First, on the topic of public opinion, the recent Insights West survey of rural B.C. ridings and their attitudes toward the grizzly bear trophy hunt reinforced long held beliefs that all British Columbians share some common values when it comes to protecting our wilds and their inhabitants.  

Killing our iconic grizzly bears simply for entertainment is one issue British Columbians are overwhelmingly opposed to.

Politicians are simply falling into line proposing policy that reflects what British Columbians have been asking for.

Second, there are sound economic reasons to oppose the trophy hunt.

Grizzly bear viewing in B.C. is now worth up to 10x more than grizzly hunting.

Further, grizzly bear viewing operations throughout the province are at, or close to, capacity with demand continuing to grow.

Unfortunately bear viewing areas are extremely limited because the majority of the province is open to grizzly bear hunting which makes them incompatible with bear viewing operations.

This is an amazing opportunity that rural British Columbians are missing out on. Absent trophy hunting bear viewing operations could expand and entirely new operations could start up, and with that, new jobs created in the community.

The trophy hunt, which by one study, is a net cost to B.C. taxpayers to administer, is a direct impediment to one of B.C. tourism’s growth segments and for new jobs and new business ventures that it represents for rural B.C.

In short, another name for a trophy hunter is job killer.  Fortunately British Columbians and many of our politicians are waking up to that fact.

Barry Komar

Vancouver, B.C.


  1. BC Gray

    May 19, 2017 at 11:46 am

    Always amazes me how some one from Vancouver, can pontificate so much, on something they know so little of. They keep trying to tell us folks that “Do live in the country” how and what to do when they cannot run their own community

    • JP Winston

      May 20, 2017 at 7:25 am

      I’m not from Vancouver. I live in the Interior and photograph Grizzlies regularly. YOU are the one who is incorrect here. I not only live in the country, I grew up in the country. Killing any animal to make an ornament is astoundingly stupid, wasteful and immoral. There’s a reason Maui has whale watching, dolphin watching and turtle watching tours. All of those animals are hunted in other parts of the world, but in Maui it’s a multi-million dollar industry and the whales attract tourists from all over the world who end up spending money at many, many other businesses as well. In BC, we are doing the equivalent of shooting the animals that could attract thousands of tourists, not dozens. And you think that is smart or defensible? Think again!

      • BC Gray

        May 21, 2017 at 5:30 pm

        Think for a moment if you will about your son/grandson/daughter being paid minimum wage to entertain foreign tourist who have killed most of their wild stock, so they can gawk at our wild life.
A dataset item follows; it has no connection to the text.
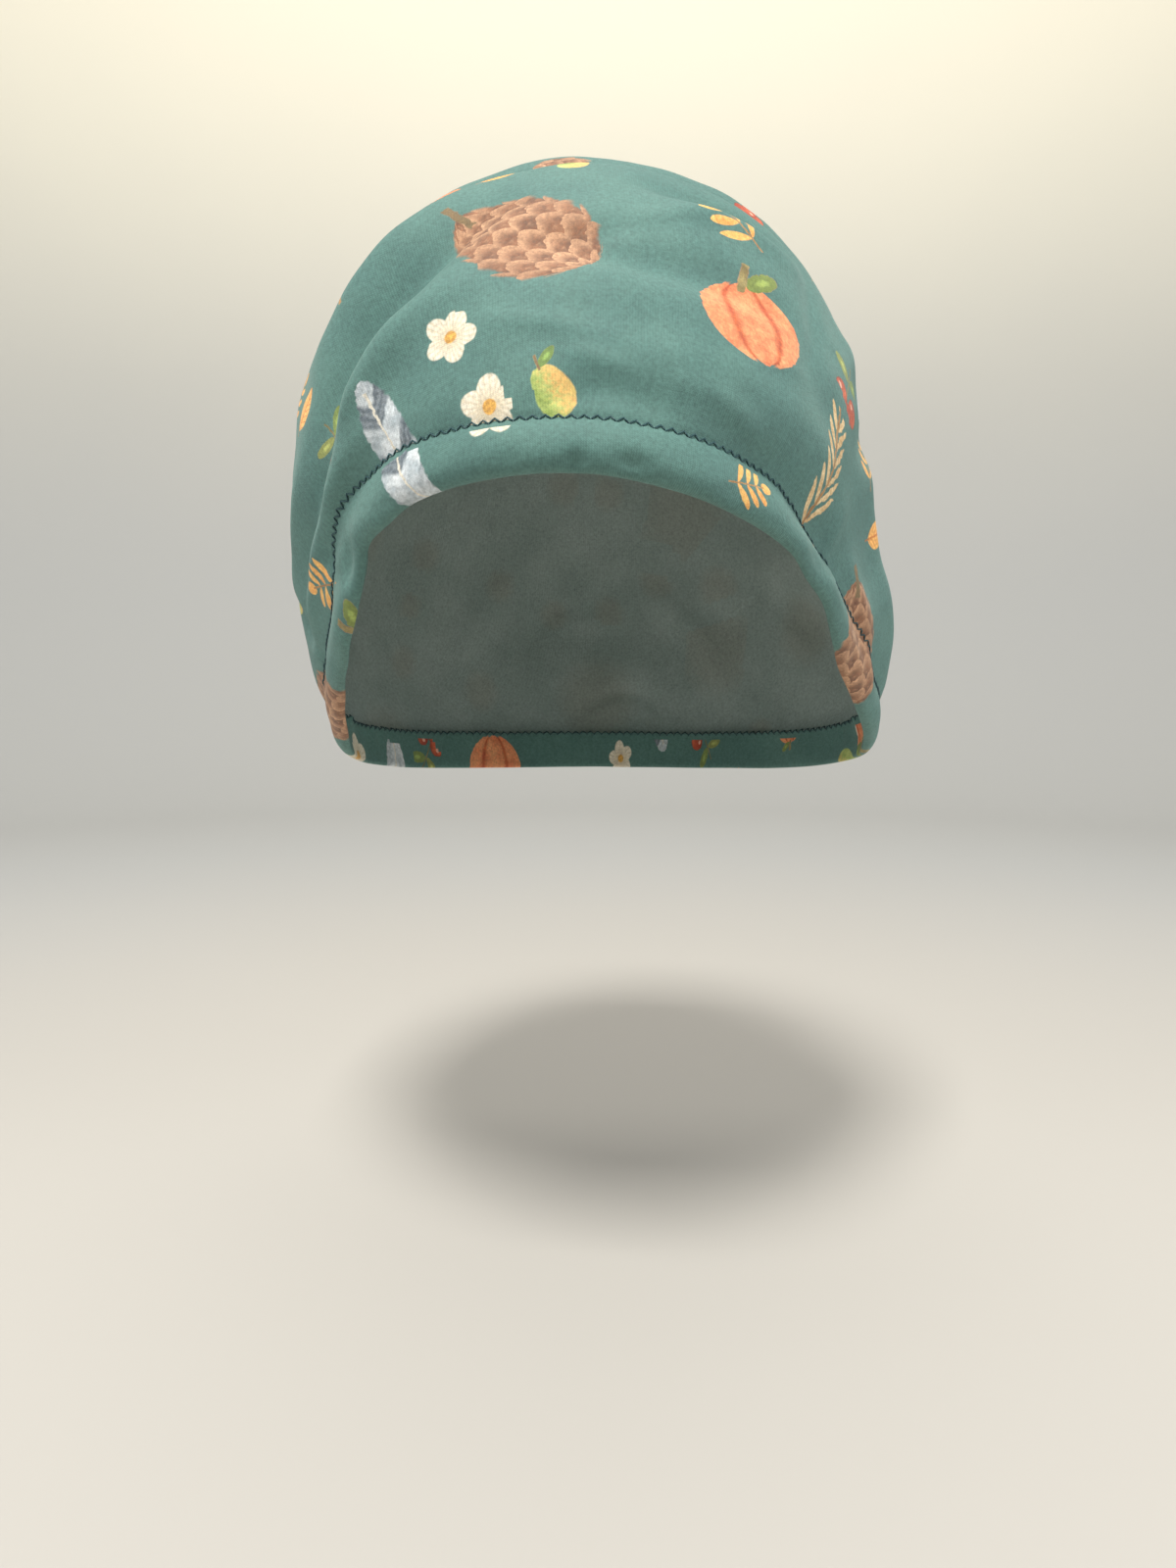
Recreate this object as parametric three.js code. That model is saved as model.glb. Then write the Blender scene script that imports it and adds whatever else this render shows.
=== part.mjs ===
import * as THREE from 'three';

// Sizes of the cap as it is worn, in millimetres
const CROWN_RISE = 97; // top of the crown above the brow hem's lower edge
const NAPE_DROP = 78; // nape hem's lower edge below the brow hem's lower edge
const HALF_WIDTH = 88.5; // fullest cloth, out to each side
const FRONT_REACH = 102; // fullest cloth, forward of the widest line
const BACK_REACH = 104; // fullest cloth, behind the widest line
const SETBACK = 8.5; // widest line behind the middle of the head opening
const LEAN = 3; // how far the crown leans to one side

// The rim, where the hem hugs the head
const RIM_HALF_WIDTH = 74.5;
const RIM_FRONT_REACH = 103;
const RIM_BACK_REACH = 76;
const RIM_SETBACK = 8;
const EAR_FLARE = 10; // how far an ear holds the rim out
const EAR_ANGLE = 97; // degrees from the front to the corner where the crown seam meets the hem
const BROW_EASE = 34; // height over which the cloth fills out above the brow
const SIDE_EASE = 60; // the same at the sides and the nape
const EASE_START = 4; // height above the edge that still hugs the head

// Cloth, hem and seams
const CLOTH = 1.2; // wall of knitted cloth
const HEM_WIDTH = 12;
const HEM_THICKNESS = 2.6; // cloth turned under, two layers and their loft
const PIECE_GAP = 0.3; // clearance between neighbouring pieces
const SEAM_FORWARD = 48; // crown seam in front of the top, along the cloth
const SEAM_DIP = 1.1; // how deep the crown seam pulls in
const SEAM_SPREAD = 4; // half width of that dip
const STITCH_DIP = 0.9; // how deep the hem's stitching pulls in
const STITCH_SPREAD = 4.5;
const FOLD_DEPTH = 3.4; // height of a full fold
const FOLD_SPREAD = 8; // half width of a full fold

// Sections from the top down to the nape edge. way is the share of the way down.
// height is a share of CROWN_RISE above the brow's edge and of NAPE_DROP below it. The other
// columns are shares of HALF_WIDTH, FRONT_REACH, BACK_REACH, SETBACK and LEAN.
const SECTIONS = [
  { way: 0.0, height: 1.0, width: 0.0, front: 0.0, back: 0.0, setback: 0.47, lean: -0.5 },
  { way: 0.13, height: 0.954, width: 0.3, front: 0.289, back: 0.288, setback: 0.61, lean: -0.45 },
  { way: 0.26, height: 0.823, width: 0.575, front: 0.554, back: 0.554, setback: 0.73, lean: -0.3 },
  { way: 0.38, height: 0.624, width: 0.768, front: 0.77, back: 0.769, setback: 0.84, lean: -0.4 },
  { way: 0.49, height: 0.381, width: 0.881, front: 0.912, back: 0.913, setback: 0.91, lean: -0.65 },
  { way: 0.59, height: 0.155, width: 0.925, front: 0.98, back: 0.981, setback: 0.94, lean: -0.65 },
  { way: 0.67, height: -0.064, width: 0.955, front: 1.0, back: 1.0, setback: 1.06, lean: -0.5 },
  { way: 0.76, height: -0.32, width: 1.0, front: 0.99, back: 0.962, setback: 1.18, lean: 0.27 },
  { way: 0.845, height: -0.577, width: 0.972, front: 0.971, back: 0.885, setback: 1.06, lean: 0.5 },
  { way: 0.95, height: -0.885, width: 0.887, front: 0.941, back: 0.769, setback: 0.94, lean: 1.0 },
  { way: 1.0, height: -1.04, width: 0.859, front: 0.922, back: 0.731, setback: 0.94, lean: 1.17 },
];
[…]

Great job for the few that can get it and they are not supporting the local Maui economy as you would like to state.

        If you indeed live in the country, then why pen a letter allegedly from Vancouver. Folks like myself and many others have watched as laws passed by our Urban cousins have crippled our interior economy. We have watched as our children having left the country, due to lack of jobs, and are losing there country roots to the greed and avarice of the City crowds.

        Trophy hunting is but a small part of the shrinking hunting scene, and per animal taken generates the highest financial portion to our First Nation guides. Just take a look at the wild stock counts, and you will see that they are not only thriving, but exploding in most species.